### Given data

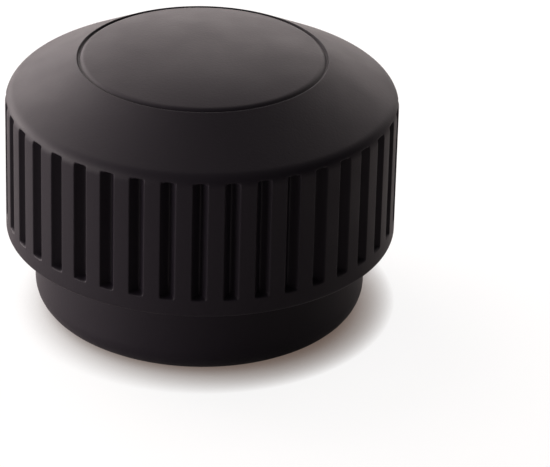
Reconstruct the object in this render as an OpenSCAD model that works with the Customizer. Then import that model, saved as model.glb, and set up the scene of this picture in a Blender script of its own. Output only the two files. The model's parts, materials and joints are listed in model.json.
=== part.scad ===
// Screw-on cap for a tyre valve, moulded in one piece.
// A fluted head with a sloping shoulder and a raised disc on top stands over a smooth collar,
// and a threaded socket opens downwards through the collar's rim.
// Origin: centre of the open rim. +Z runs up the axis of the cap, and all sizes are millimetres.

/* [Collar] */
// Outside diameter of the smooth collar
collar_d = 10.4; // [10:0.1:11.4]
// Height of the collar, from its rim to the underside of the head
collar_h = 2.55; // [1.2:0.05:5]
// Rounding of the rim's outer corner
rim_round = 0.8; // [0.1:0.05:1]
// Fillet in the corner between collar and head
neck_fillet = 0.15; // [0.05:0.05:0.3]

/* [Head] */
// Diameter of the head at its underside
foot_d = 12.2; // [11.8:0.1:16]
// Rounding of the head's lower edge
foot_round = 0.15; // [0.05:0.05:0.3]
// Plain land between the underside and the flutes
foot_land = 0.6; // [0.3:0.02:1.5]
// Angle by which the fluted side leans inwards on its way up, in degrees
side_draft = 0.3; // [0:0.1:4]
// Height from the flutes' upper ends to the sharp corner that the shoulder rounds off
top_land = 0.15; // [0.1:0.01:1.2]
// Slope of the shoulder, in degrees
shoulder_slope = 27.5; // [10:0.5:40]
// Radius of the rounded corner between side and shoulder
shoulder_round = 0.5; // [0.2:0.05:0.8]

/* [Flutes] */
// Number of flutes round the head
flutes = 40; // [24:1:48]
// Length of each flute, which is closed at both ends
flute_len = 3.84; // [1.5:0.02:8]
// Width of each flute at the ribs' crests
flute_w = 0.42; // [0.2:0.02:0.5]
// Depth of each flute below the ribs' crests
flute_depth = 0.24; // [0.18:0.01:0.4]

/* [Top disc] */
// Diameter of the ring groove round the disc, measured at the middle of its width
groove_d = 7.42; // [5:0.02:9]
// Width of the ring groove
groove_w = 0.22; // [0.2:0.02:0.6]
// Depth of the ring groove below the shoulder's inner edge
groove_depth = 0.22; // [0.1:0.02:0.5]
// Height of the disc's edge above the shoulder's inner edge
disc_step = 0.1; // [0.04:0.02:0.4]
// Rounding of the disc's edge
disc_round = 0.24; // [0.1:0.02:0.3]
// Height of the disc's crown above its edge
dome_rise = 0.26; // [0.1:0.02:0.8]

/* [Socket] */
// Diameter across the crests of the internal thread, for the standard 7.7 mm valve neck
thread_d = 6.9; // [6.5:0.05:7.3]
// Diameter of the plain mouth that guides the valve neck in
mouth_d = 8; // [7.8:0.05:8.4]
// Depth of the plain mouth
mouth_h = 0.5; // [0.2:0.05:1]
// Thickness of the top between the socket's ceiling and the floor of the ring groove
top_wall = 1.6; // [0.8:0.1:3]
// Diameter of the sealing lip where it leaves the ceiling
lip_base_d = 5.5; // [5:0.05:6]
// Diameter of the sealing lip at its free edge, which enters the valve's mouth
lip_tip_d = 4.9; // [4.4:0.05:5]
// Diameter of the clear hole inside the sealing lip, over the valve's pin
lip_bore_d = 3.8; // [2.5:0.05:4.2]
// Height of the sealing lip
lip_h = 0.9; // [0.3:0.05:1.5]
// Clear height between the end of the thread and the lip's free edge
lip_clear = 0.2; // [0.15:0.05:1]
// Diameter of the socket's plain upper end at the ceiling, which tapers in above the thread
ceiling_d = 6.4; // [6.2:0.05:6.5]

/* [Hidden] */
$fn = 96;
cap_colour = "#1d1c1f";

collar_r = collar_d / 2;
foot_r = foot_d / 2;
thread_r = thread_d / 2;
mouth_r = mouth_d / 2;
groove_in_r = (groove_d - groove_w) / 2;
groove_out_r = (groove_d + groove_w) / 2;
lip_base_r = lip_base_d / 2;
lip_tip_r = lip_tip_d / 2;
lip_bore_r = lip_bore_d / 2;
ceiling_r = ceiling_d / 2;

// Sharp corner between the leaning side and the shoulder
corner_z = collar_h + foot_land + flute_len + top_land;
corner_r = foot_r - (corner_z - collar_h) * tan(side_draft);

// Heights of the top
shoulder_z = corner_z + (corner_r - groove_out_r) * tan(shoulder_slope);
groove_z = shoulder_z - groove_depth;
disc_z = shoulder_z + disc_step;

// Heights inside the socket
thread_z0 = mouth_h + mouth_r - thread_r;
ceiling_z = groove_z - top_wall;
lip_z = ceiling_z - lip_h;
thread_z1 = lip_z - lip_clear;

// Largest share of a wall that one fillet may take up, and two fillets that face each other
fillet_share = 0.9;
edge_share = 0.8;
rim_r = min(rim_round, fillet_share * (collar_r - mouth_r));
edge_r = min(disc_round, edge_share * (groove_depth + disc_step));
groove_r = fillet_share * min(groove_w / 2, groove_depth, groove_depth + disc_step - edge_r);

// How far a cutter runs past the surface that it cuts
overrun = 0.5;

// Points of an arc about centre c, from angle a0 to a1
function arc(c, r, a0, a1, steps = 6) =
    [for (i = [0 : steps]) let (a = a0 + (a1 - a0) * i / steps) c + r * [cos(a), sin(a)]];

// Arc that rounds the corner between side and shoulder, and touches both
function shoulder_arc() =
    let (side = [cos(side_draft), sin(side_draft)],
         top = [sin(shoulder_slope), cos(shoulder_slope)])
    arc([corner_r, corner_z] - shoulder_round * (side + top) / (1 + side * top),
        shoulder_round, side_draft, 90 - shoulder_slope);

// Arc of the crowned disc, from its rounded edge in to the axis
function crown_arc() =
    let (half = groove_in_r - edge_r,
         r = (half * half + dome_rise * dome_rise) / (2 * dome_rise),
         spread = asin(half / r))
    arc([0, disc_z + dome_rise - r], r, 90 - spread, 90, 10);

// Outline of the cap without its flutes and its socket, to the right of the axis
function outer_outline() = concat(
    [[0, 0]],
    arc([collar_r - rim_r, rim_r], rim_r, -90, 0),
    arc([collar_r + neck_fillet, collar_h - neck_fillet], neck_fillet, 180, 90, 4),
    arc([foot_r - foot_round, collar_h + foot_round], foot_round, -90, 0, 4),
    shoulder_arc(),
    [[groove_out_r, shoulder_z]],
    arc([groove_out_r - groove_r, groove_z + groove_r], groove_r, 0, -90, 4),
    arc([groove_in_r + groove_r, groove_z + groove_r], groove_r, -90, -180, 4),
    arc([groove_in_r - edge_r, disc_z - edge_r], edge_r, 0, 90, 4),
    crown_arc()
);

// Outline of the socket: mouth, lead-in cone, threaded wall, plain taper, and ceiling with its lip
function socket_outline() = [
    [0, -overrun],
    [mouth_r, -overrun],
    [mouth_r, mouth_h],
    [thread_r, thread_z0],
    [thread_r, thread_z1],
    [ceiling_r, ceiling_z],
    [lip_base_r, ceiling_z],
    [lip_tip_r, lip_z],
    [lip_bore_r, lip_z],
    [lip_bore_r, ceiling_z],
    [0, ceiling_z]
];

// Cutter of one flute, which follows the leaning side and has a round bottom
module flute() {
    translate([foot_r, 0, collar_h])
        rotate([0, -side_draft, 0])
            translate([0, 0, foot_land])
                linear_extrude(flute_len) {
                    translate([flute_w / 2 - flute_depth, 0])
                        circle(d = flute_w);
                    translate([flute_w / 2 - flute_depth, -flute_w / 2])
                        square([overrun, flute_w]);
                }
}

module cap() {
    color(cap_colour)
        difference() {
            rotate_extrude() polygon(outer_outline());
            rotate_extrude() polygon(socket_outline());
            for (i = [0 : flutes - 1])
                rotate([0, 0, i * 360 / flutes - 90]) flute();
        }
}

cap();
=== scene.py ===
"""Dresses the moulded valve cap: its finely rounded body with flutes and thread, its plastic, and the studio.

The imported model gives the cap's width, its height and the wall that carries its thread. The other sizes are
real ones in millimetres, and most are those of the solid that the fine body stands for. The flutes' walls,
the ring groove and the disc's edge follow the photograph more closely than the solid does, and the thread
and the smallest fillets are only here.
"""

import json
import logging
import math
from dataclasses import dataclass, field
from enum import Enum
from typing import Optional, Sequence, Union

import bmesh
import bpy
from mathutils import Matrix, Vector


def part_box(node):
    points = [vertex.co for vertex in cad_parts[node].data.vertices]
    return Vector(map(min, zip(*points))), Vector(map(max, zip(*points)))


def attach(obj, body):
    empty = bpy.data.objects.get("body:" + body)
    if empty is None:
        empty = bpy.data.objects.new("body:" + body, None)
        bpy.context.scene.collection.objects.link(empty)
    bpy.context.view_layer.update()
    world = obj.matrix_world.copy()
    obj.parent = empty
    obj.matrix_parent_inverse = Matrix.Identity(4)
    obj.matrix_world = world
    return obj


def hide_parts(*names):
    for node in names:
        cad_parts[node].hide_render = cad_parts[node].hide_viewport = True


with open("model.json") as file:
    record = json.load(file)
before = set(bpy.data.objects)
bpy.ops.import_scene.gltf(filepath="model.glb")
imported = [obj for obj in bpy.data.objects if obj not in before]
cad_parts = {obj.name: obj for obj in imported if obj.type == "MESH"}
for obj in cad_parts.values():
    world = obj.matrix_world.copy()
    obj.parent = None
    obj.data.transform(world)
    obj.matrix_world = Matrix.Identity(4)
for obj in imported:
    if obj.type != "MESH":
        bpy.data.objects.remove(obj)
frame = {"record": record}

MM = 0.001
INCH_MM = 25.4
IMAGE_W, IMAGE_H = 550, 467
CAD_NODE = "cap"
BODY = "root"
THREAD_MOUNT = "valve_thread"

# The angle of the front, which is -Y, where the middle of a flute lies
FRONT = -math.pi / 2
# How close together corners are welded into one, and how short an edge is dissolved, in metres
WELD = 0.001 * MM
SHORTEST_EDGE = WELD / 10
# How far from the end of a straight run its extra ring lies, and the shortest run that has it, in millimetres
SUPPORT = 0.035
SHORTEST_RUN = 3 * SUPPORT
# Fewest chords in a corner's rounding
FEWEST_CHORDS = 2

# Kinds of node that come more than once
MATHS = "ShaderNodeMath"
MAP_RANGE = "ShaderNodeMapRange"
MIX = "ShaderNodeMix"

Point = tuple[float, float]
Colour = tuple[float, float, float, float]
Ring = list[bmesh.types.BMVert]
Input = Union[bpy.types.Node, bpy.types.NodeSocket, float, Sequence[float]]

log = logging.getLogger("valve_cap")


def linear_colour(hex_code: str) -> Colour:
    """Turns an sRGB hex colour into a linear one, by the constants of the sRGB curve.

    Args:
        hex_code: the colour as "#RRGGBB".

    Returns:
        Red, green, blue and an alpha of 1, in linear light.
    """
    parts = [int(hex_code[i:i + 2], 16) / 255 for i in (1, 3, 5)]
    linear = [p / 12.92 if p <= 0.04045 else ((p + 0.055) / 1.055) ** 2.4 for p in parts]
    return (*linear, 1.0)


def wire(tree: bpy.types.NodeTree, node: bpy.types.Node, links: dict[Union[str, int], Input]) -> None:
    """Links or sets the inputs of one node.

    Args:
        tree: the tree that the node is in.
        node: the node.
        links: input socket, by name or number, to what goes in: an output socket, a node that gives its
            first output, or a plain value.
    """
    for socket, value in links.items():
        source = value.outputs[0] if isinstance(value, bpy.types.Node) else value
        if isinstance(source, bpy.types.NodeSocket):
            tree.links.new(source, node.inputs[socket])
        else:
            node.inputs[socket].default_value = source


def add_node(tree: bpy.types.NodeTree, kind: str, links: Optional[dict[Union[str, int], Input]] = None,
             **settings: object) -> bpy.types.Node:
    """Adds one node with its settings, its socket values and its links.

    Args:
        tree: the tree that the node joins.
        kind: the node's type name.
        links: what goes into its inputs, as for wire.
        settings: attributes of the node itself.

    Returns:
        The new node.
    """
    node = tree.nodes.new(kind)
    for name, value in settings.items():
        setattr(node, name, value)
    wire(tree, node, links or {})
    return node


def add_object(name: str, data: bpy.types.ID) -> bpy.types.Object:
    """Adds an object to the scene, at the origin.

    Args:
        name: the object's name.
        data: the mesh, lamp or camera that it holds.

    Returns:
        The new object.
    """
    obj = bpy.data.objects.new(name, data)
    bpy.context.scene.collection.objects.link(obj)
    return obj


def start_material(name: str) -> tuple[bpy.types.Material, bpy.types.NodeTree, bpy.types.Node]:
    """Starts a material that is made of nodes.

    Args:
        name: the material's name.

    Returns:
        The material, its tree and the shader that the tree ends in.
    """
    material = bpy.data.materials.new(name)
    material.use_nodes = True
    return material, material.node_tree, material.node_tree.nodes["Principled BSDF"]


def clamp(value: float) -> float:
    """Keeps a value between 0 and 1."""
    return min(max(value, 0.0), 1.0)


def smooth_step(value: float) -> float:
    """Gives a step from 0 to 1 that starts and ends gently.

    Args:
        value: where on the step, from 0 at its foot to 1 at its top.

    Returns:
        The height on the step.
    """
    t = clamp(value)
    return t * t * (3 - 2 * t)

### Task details
Begin with the line containing "rotate_extrude() polygon(outer_outline());" and end with the line containing "in imported if"; repeat every line from start to finish exactly, and nothing outside them.

### Solved problem
            rotate_extrude() polygon(outer_outline());
            rotate_extrude() polygon(socket_outline());
            for (i = [0 : flutes - 1])
                rotate([0, 0, i * 360 / flutes - 90]) flute();
        }
}

cap();
=== scene.py ===
"""Dresses the moulded valve cap: its finely rounded body with flutes and thread, its plastic, and the studio.

The imported model gives the cap's width, its height and the wall that carries its thread. The other sizes are
real ones in millimetres, and most are those of the solid that the fine body stands for. The flutes' walls,
the ring groove and the disc's edge follow the photograph more closely than the solid does, and the thread
and the smallest fillets are only here.
"""

import json
import logging
import math
from dataclasses import dataclass, field
from enum import Enum
from typing import Optional, Sequence, Union

import bmesh
import bpy
from mathutils import Matrix, Vector


def part_box(node):
    points = [vertex.co for vertex in cad_parts[node].data.vertices]
    return Vector(map(min, zip(*points))), Vector(map(max, zip(*points)))


def attach(obj, body):
    empty = bpy.data.objects.get("body:" + body)
    if empty is None:
        empty = bpy.data.objects.new("body:" + body, None)
        bpy.context.scene.collection.objects.link(empty)
    bpy.context.view_layer.update()
    world = obj.matrix_world.copy()
    obj.parent = empty
    obj.matrix_parent_inverse = Matrix.Identity(4)
    obj.matrix_world = world
    return obj


def hide_parts(*names):
    for node in names:
        cad_parts[node].hide_render = cad_parts[node].hide_viewport = True


with open("model.json") as file:
    record = json.load(file)
before = set(bpy.data.objects)
bpy.ops.import_scene.gltf(filepath="model.glb")
imported = [obj for obj in bpy.data.objects if obj not in before]
cad_parts = {obj.name: obj for obj in imported if obj.type == "MESH"}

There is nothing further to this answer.